Myth 4: Only a good public speaker should give CLAT to become a lawyer

  • Lawyers are not always required to have a gift of the gab. Having strong opinions and being quick-witted is far more important than public speaking to become a lawyer. While being good at public speaking is always good, it is not a necessity. Obviously, you should not be introverted or too quiet. Nevertheless, you have to learn how to communicate your ideas and arguments to clearly present your views and opinions.
  • There are many different types of lawyers, each type having a set of skills that are necessary for success. Some lawyers may need to be good public speakers to be able to convince the jury in areas of law such as criminal defense. However, attorneys working in tax litigation may never need to step foot in a courtroom and may instead utilize their time on research and writing.
  • Most lawyers do not have to be good at public speaking, they can make up for it by having an upper hand in producing eloquent and error-free paperwork/ written arguments. So, the competency to express yourself in writing is what you need. Moreover, you can always practice and sharpen your public speaking skills, as most law schools require you to deliver speeches in mock trials.

Wrapping Up

Just like every other competitive exam, CLAT requires diligence, hard work, and patience. Candidates should not blindly believe everything they hear and do some research before reaching any conclusions.
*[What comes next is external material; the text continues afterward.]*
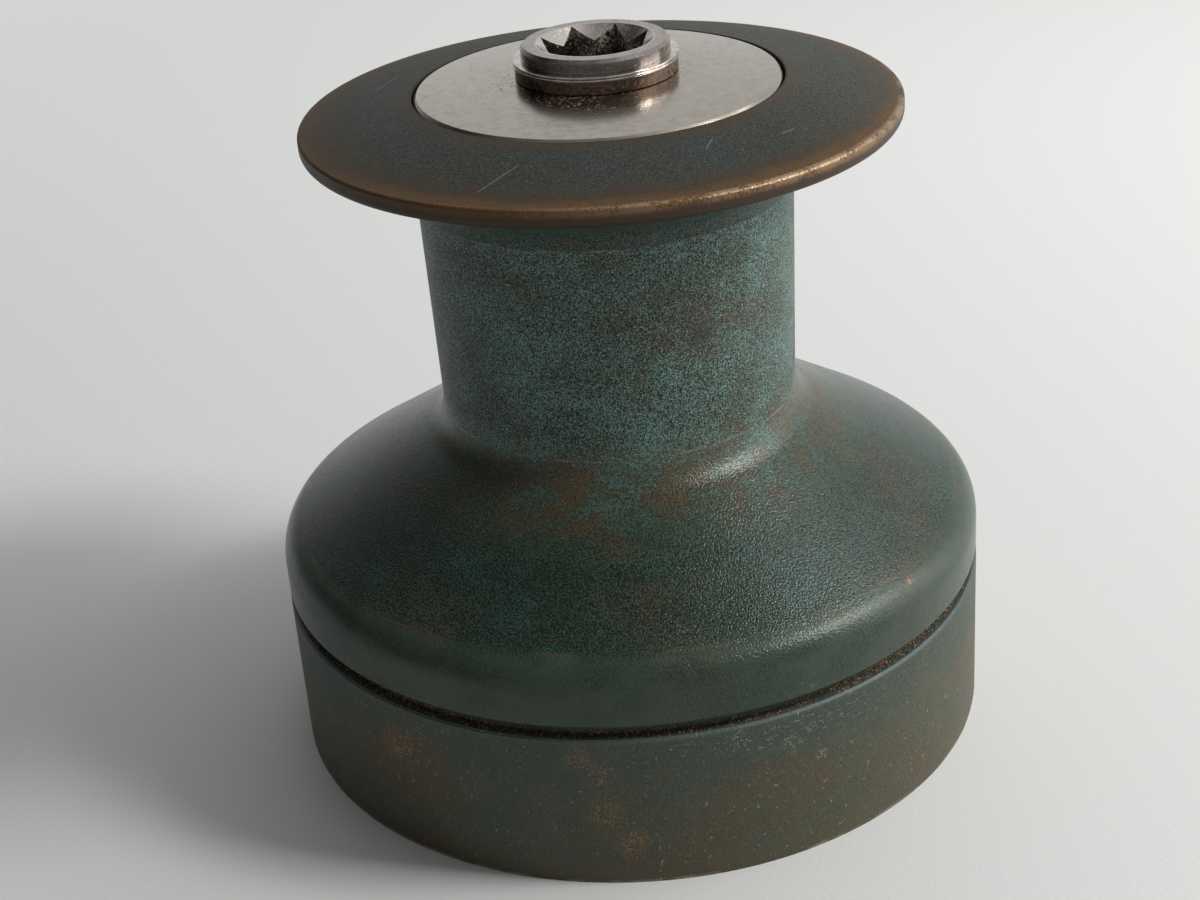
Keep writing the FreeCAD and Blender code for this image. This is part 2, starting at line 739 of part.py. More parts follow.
neckHeight = size.ring_base - size.ratchet_base
pinion = gearBlank(size.pinion_teeth, size.ring_base, size.ring_gear_width, gearCentre)
pinion = pinion.fuse(bar(size.neck_radius, size.ratchet_base, neckHeight, gearCentre))
pinion = pinion.cut(bar(size.gear_shaft_radius + size.running, size.ratchet_base,
                        neckHeight + size.ring_gear_width, gearCentre))
solidPart("pinion", pinion.removeSplitter())

carrier = bar(size.carrier_radius, size.ratchet_base, size.carrier_height, gearCentre)
carrier = carrier.cut(bar(size.neck_radius, size.ratchet_base, size.carrier_height, gearCentre))
solidPart("pawl_carrier", carrier.cut(pawlSet(
    size.pawl_count, size.pawl_reach, 1.0, size.pocket_gap, size.ratchet_base,
    size.carrier_height, True, gearCentre)))
solidPart("pinion_pawls", pawlSet(
    size.pawl_count, size.pawl_reach, 1.0, 0.0, size.ratchet_base,
    size.carrier_height - size.side_gap, False, gearCentre))
doc.recompute()
# Every object has to be sound before anything is written
nodes = {}
for item in doc.Objects:
    if "Invalid" in item.State or "Error" in item.State:
        raise RuntimeError("%s failed: %s" % (item.Name, item.State))
    isPiece = item.TypeId == "PartDesign::Body" or item.TypeId.startswith("Part::")
    isUsed = any(user.TypeId == "Part::Cut" for user in item.InList)
    if isPiece and not isUsed:
        nodes[item.Label] = item.Shape
for label, shape in nodes.items():
    if shape.isNull() or not shape.isValid():
        raise RuntimeError("%s has no valid shape" % label)
os.makedirs("parts", exist_ok=True)
for label, shape in nodes.items():
    shape.exportStep("parts/%s.step" % label)
print("%d nodes written" % len(nodes))
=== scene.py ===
# Sheet winch: finishes, floor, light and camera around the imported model, in mm with z = 0 at the deck
import json
import random
from math import cos, pi, radians, sin, tan

import bmesh
import bpy
from mathutils import Matrix, Vector


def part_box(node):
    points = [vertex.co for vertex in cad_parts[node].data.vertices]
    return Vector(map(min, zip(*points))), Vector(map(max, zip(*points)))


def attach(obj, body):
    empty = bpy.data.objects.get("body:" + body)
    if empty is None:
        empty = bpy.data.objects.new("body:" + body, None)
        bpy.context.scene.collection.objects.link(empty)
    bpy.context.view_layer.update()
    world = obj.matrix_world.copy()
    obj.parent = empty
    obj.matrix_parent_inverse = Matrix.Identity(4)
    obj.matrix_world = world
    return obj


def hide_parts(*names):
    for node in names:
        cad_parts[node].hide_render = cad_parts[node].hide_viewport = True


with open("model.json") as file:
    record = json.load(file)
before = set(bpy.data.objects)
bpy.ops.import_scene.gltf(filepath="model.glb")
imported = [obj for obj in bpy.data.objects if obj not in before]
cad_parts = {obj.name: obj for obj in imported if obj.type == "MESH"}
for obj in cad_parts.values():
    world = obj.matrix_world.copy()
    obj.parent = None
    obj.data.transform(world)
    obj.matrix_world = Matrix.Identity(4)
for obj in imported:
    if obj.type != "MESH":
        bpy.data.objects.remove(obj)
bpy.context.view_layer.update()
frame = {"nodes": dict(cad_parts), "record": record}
nodes = frame["nodes"]
millimetre = 0.001
noiseMiddle = 0.5  # a noise wavers about this value


def sizeOf(node):
    low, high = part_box(node)
    return {"low": low.z / millimetre, "high": high.z / millimetre, "radius": high.x / millimetre}


def rounded(outline, steps=8):
    # corners given as (radius, height, round) become arcs of that round
    points = []
    for index, corner in enumerate(outline):
        here = Vector(corner[:2])
        if len(corner) == 2:
            points.append(here)
            continue
        before = (Vector(outline[index - 1][:2]) - here).normalized()
        after = (Vector(outline[(index + 1) % len(outline)][:2]) - here).normalized()
        halfAngle = before.angle(after) / 2
        middle = here + (before + after).normalized() * corner[2] / sin(halfAngle)
        first = here + before * corner[2] / tan(halfAngle) - middle
        last = here + after * corner[2] / tan(halfAngle) - middle
        sweep = first.angle_signed(last)
        for step in range(steps + 1):
            points.append(middle + Matrix.Rotation(-sweep * step / steps, 2) @ first)
    return points


def carried(profile, angle, lift=0.0):
    # a profile of (radius, height) points turned about the z axis and lifted
    return [(point.x * cos(angle), point.x * sin(angle), point.y + lift) for point in profile]


def skinned(name, rows, closed):
    # rows of points joined by faces, in a ring or with a face at each end
    mesh = bpy.data.meshes.new(name)
    shape = bmesh.new()
    loops = [[shape.verts.new([value * millimetre for value in point]) for point in row] for row in rows]
    nextLoops = loops[1:] + loops[:1] if closed else loops[1:]
    for loop, following in zip(loops, nextLoops):
        for index in range(len(loop)):
            shape.faces.new((loop[index - 1], following[index - 1], following[index], loop[index]))
    if not closed:
        shape.faces.new(loops[0])
        shape.faces.new(loops[-1])
    bmesh.ops.recalc_face_normals(shape, faces=shape.faces)
    shape.to_mesh(mesh)
    shape.free()
    return mesh


def newPiece(name, mesh, body, finish, sharpAngle=35):
    piece = bpy.data.objects.new(name, mesh)
    bpy.context.scene.collection.objects.link(piece)
    mesh.materials.append(finish)
    mesh.shade_smooth()
    mesh.set_sharp_from_angle(angle=radians(sharpAngle))
    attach(piece, body)
    return piece


def turned(name, outline, body, finish, segments=288):
    # a closed outline of (radius, height) swept round the z axis
    profile = rounded(outline)
    rows = [carried(profile, 2 * pi * step / segments) for step in range(segments)]
    return newPiece(name, skinned(name, rows, True), body, finish)


class Wire:  # a shader socket that can stand in a Python sum
    def __init__(self, finish, socket):
        self.finish = finish
        self.socket = socket

    def sum(self, operation, first, second):
        return self.finish.add("ShaderNodeMath", {"operation": operation}, {0: first, 1: second})

    def __add__(self, other):
        return self.sum("ADD", self, other)

    def __radd__(self, other):
        return self.sum("ADD", other, self)

    def __sub__(self, other):
        return self.sum("SUBTRACT", self, other)

    def __rsub__(self, other):
        return self.sum("SUBTRACT", other, self)

    def __mul__(self, other):
        return self.sum("MULTIPLY", self, other)

    def __rmul__(self, other):
        return self.sum("MULTIPLY", other, self)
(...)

If you find yourself stuck somewhere, consulting with an expert can help you resolve the problem.

Frequently Asked Questions (FAQs)

Q1. How can I easily clear CLAT?

Ans. Making a proper study plan, solving previous year’s question papers, taking mock tests, and analyzing them can help you crack CLAT.

Q2. How can I ace CLAT without coaching?

Ans. Preparing a strategy to effectively cover each topic and sourcing good study materials to study from can help one ace CLAT without coaching.

Q3. Can CLAT be cracked in 3 months?

Ans. Completing the syllabus first, then solving sample question papers and studying for at least six to seven hours daily will help you crack CLAT in 3 months.